Oh - and I have heard that the raw bar Tracks inside Penn Station is good but I have never tried it out.

 

Joe

----------


## LindaP

Thanks Joe.....do you know anything about St. Andrews(the scottish bar/ resto)....I know they moved, but haven't been there since.......thanks!!!!!

----------


## mcginnis67

I am not familiar with St. Andrews but will certainly keep it in mind in the future.

Thanks

Joe

----------


## Jeanette

I took a Scottish friend to St. Andrews for his birthday last year and to see his college friend perform in Les Miserables before it closed (he was Jean Valjean, actually...very cool).

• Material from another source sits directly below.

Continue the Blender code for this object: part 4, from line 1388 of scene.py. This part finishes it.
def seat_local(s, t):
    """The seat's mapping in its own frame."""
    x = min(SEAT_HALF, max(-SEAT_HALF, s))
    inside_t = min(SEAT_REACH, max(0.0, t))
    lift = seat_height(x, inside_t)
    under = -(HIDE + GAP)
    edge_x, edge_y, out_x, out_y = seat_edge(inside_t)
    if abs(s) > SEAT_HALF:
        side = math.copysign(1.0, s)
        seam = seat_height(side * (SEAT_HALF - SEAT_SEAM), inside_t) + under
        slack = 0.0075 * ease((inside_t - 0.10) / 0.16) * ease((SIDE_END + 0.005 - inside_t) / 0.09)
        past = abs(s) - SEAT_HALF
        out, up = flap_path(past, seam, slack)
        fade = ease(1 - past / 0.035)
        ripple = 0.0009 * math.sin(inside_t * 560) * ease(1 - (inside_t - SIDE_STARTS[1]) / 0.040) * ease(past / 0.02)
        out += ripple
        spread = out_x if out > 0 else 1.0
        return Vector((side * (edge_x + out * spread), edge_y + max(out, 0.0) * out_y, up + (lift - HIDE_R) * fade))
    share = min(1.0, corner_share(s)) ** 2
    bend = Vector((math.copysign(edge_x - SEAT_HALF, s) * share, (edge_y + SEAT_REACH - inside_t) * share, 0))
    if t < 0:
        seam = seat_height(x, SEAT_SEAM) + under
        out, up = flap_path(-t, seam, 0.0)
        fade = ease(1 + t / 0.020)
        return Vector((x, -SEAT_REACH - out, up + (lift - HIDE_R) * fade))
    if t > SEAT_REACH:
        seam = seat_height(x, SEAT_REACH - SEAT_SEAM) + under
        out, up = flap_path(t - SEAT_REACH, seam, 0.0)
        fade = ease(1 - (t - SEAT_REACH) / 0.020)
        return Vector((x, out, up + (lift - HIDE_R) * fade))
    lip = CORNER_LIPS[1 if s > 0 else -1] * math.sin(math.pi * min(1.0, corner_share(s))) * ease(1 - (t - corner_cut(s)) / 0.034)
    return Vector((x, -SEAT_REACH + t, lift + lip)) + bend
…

Anyway, we had a very nice meal.  The online reviews for St. Andrews were excellent.  I thought our meal was very good, authentically Scottish and what I had expected.  Don't expect anything spectacular and you'll be pleased.  The service was also pleasant, but we were there after a Sunday matinee and the restaurant was very quiet.

The bar area was great.  I remember thinking as I left that it would be a great place to come back for a beer - they had many, many imports on tap.

----------


## StBartFan2

Staghorn Steakhouse
315 West 36th Street, New York, NY Tel. 212-239-4390 / 212-239-0923 Fax. 212-239 -4760.

----------


## LindaP

Thanks all...and Jeanette......we had a nice early dinner before our train at St Andrews (they moved 2 blocks away). It is a lot larger, with more rooms, and like you said Jeanette, they have over 150 beers, and over 250 single malts. My brother had the lamb special, and i and my niece had the salad with grilled shrimp.....along with some great "pomme frites". It was delicious!!!!

----------


## Jeanette

Hi Linda,

I am so glad you enjoyed your meals at St. Andrews.

Jeanette

----------